An effective AI-assisted proofreading workflow:

  1. Complete your draft.
  2. Apply the time gap if possible.
  3. Read aloud or run the backwards-sentence pass.
  4. Run your personal error-pattern checklist.
  5. Run your AI grammar tool as a final pass to catch anything the previous steps missed.

This order matters. Running the AI checker first and then skipping the manual passes trains you to rely on the tool rather than your own judgment. The manual passes catch different things — flow, register, argument logic — that AI tools still miss consistently.

The best AI writing tools for this workflow are the ones that explain their corrections rather than just suggesting changes. When you understand why a sentence is flagged — not just that it’s flagged — you carry that understanding forward. The document gets fixed and your writing improves. Without the explanation, the document gets fixed and nothing else changes. For credibility issues in particular, see grammar mistakes that hurt your professional credibility — those are the errors where the AI explanation matters most, because the cost of not learning them is cumulative.

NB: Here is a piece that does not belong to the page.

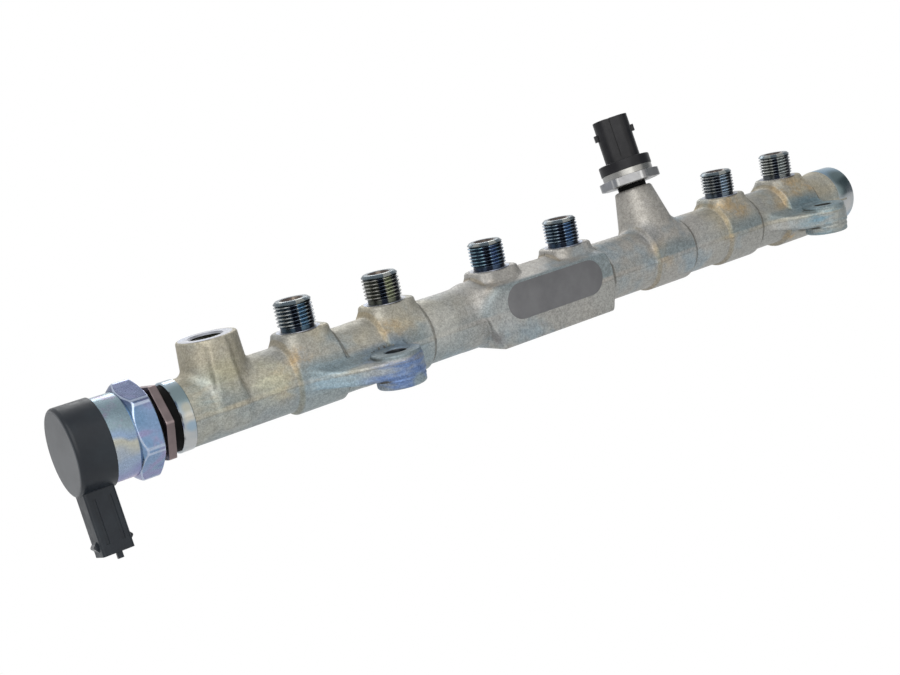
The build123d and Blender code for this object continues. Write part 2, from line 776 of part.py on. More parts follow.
def sensor_board():
    """Circuit board round the cell."""
    bottom = hex_top + board_from_hex
    board = post(bottom, bottom + board_thickness, board_radius)
    return on_sensor_axis(board - post(bottom - 1, bottom + board_thickness + 1, board_window_radius))


def sensor_sleeve():
    """Steel sleeve between the hexagon and the moulded connector."""
    sleeve = post(hex_top, flange_bottom, sleeve_radius)
    return on_sensor_axis(sleeve - post(hex_top - 1, flange_bottom + 1, sleeve_radius - sleeve_wall))


def sensor_terminals():
    """The three blades of the sensor's connector."""
    blades = []
    for place in (-1, 0, 1):
        bottom = flange_bottom + 1.6
        top = barrel_top - barrel_socket_depth + sensor_terminal_showing
        blade = Box(sensor_terminal_width, sensor_terminal_thickness, top - bottom,
                    align=(Align.CENTER, Align.CENTER, Align.MIN))
        blade = chamfer(blade.faces().sort_by(Axis.Z)[-1].edges(), sensor_terminal_thickness / 4)
        blades.append(on_sensor_axis(Pos(place * sensor_terminal_pitch, 0, bottom) * blade, barrel_turn))
    return blades


def sensor_connector():
    """Moulded connector: flange, oval barrel with its socket, two locking tabs and a groove."""
    flange = post(flange_bottom, flange_top, flange_radius)
    flange = fillet(flange.faces().sort_by(Axis.Z)[-1].edges(), flange_edge)
    barrel = rounded_bar(barrel_width, barrel_depth, barrel_depth / 2 - 0.5, flange_bottom, barrel_top)
    groove = Box(barrel_groove_width, 2 * barrel_groove_depth, barrel_height - 2)
    groove_z = (flange_top + barrel_top) / 2 + 1
    barrel -= Pos(barrel_groove_x, -barrel_depth / 2, groove_z) * groove
    tab = Box(2 * barrel_tab_reach + barrel_width, barrel_tab_width, barrel_tab_height)
    barrel += Pos(0, 0, barrel_top - barrel_tab_from_top) * tab
    socket = rounded_bar(
        barrel_width - 2 * barrel_wall, barrel_depth - 2 * barrel_wall, barrel_depth / 2 - barrel_wall - 0.5,
        barrel_top - barrel_socket_depth, barrel_top + 1)
    hollow = post(flange_bottom - 1, flange_bottom + 1.6, sleeve_radius - sleeve_wall)
    housing = on_sensor_axis(flange + barrel - socket - hollow, barrel_turn)
    for blade in sensor_terminals():
        housing -= blade
    return housing


def write(name, shape):
    """Moves a piece from the rail's axis to the part frame and writes it."""
    placed = Pos(0, axis_y, axis_z) * shape
    export_step(placed, os.path.join("parts", name + ".step"))


os.makedirs("parts", exist_ok=True)
write("rail_body", rail_body())
write("valve_body", valve_body())
write("lock_nut", lock_nut())
write("valve_seal_inner", soft_ring(nut_right, rail_left))
write("valve_seal_outer", soft_ring(hex_right, nut_left))
write("shank_o_ring", shank_o_ring())
write("nose_seal", nose_seal())
write("valve_seat", valve_seat())
write("valve_ball", valve_ball())
write("valve_pin", valve_pin())
write("armature", armature())
write("valve_spring", valve_spring())
write("end_cover", end_cover())
write("coil_bobbin", coil_bobbin())
write("coil_winding", coil_winding())
write("valve_cap", valve_cap())
for number, blade in enumerate(valve_terminals(), 1):
    write(f"valve_terminal_{number}", blade)
write("sensor_body", sensor_body())
write("sensor_seal", sensor_seal())
write("sensor_cell", sensor_cell())
write("sensor_board", sensor_board())
write("sensor_sleeve", sensor_sleeve())
write("sensor_connector", sensor_connector())
for number, blade in enumerate(sensor_terminals(), 1):
    write(f"sensor_terminal_{number}", blade)
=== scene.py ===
import bpy
import numpy as np
from mathutils import Matrix, Vector


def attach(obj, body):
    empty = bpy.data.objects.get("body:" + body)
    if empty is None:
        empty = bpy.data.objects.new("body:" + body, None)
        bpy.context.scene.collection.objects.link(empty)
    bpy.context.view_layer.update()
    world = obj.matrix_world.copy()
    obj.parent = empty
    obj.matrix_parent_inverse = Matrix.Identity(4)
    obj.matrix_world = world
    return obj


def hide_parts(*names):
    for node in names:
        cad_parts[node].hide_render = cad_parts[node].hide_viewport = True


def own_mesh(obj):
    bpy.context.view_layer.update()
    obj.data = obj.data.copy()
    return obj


# Looks of the fuel rail. The forging is drawn here once more as a distance field, so that its hollow rounds are as
# soft as a forging's. It has the sizes of the part's source, apart from the block, the right steps of the rings and
# the top of the return boss, which lie where the photograph shows them.
#
# Lengths are in millimetres in the rail's own frame: x runs along the rail's axis to the right, y to the back and
# z up. mesh_object turns them into metres in the part's frame.

AXIS = np.array([0.0, 25.4, 12.0])  # the rail's axis in the part's frame
STEP = 0.68  # grid of the forging's mesh
SPLIT_X = -40.0  # where its mesh is divided in two pieces
TUBE = 13.9
END_LEFT, END_RIGHT = -219.4, 166.0  # of the forging, inside the turned collar and band

# Sensor boss
SENSOR_X, LEAN = 37.0, np.radians(12.5)
SENSOR_TOP, SENSOR_RADIUS, SENSOR_DRAFT = 33.9, 9.1, np.radians(12.6)

# Outlets, with the threads of their stubs
OUTLETS = [-161.5, -118.8, -62.0, -18.1, 87.3, 131.4]
PAD_TOP = 18.25
STUB_CREST, STUB_ROOT, PITCH, STUB_AROUND = 8.0, 7.0, 1.5, 112

# Thick rings of the tube: place, radius, how far each reaches to the left and to the right
RINGS = [(at, radius, 11.3, 10.7) for at, radius in zip(OUTLETS, (15.5, 15.5, 15.4, 15.4, 15.85, 16.6))]
RINGS.append((SENSOR_X, 15.7, 11.7, 12.9))

# Return boss: its column and rib, and the tapped port in it
RETURN_X, RETURN_TOP, RIB_X = -201.0, 26.6, -202.0
PORT_X, PORT_AROUND = -201.4, 96

# Block with the flat front
BLOCK_RADIUS, BLOCK_FRONT, BLOCK_TOP, BLOCK_LOW = 15.4, 16.4, 11.4, -15.9
BLOCK_RIGHT, BLOCK_SLANT = -5.0, 0.29

# Lugs: place of the bolt hole, and how far the arm reaches to either side of it at its root
LUGS = [(-133.7, -46.0, 11.0), (133.7, -37.0, 10.6)]
LUG_Y, ARM_ROOT_Y, ARM_FRONT_Y = -25.4, -8.0, -36.15
LUG_TOP, LUG_LOW, BOLT_HOLE = 2.3, -12.0, 4.95

# CAD nodes that pieces of this script stand for
REDRAWN = ("rail_body", "valve_body", "lock_nut", "sensor_body")

# Glint on the stubs' threads: brightness against the angle around the stub in degrees
GLINT_TURN = [-180, -85, -60, -35, -14, -6, 3, 9, 15, 36, 46, 62, 85, 180]
GLINT = [0.40, 0.30, 0.45, 0.52, 0.45, 0.04, 0.04, 0.10, 0.95, 0.90, 0.20, 0.06, 0.30, 0.40]

# Colours of the painted glint on the stubs' threads, from left to right: dim, middle and bright
STUB_GLINT_COLOURS = [((0.16, 0.17, 0.18), (0.40, 0.42, 0.42), (0.25, 0.40, 0.54)),
              ((0.15, 0.15, 0.14), (0.34, 0.34, 0.32), (0.48, 0.51, 0.38)),
              ((0.10, 0.14, 0.20), (0.20, 0.30, 0.34), (0.17, 0.25, 0.41)),
              ((0.12, 0.15, 0.20), (0.24, 0.30, 0.34), (0.18, 0.29, 0.46)),
              ((0.14, 0.15, 0.16), (0.34, 0.35, 0.35), (0.42, 0.52, 0.62)),
              ((0.20, 0.21, 0.22), (0.44, 0.45, 0.43), (0.50, 0.54, 0.54))]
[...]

Self-proofreading is genuinely hard, and understanding why it’s hard is the first step to doing it better. The six techniques in this guide — reading aloud, the backwards-sentence pass, the time gap, format change, a personal error-pattern checklist, and a structured AI-assisted workflow — each compensate for the brain’s tendency to read what it meant rather than what it wrote. No single technique catches everything. Combined, they get you significantly closer to finding what a fresh reader would find.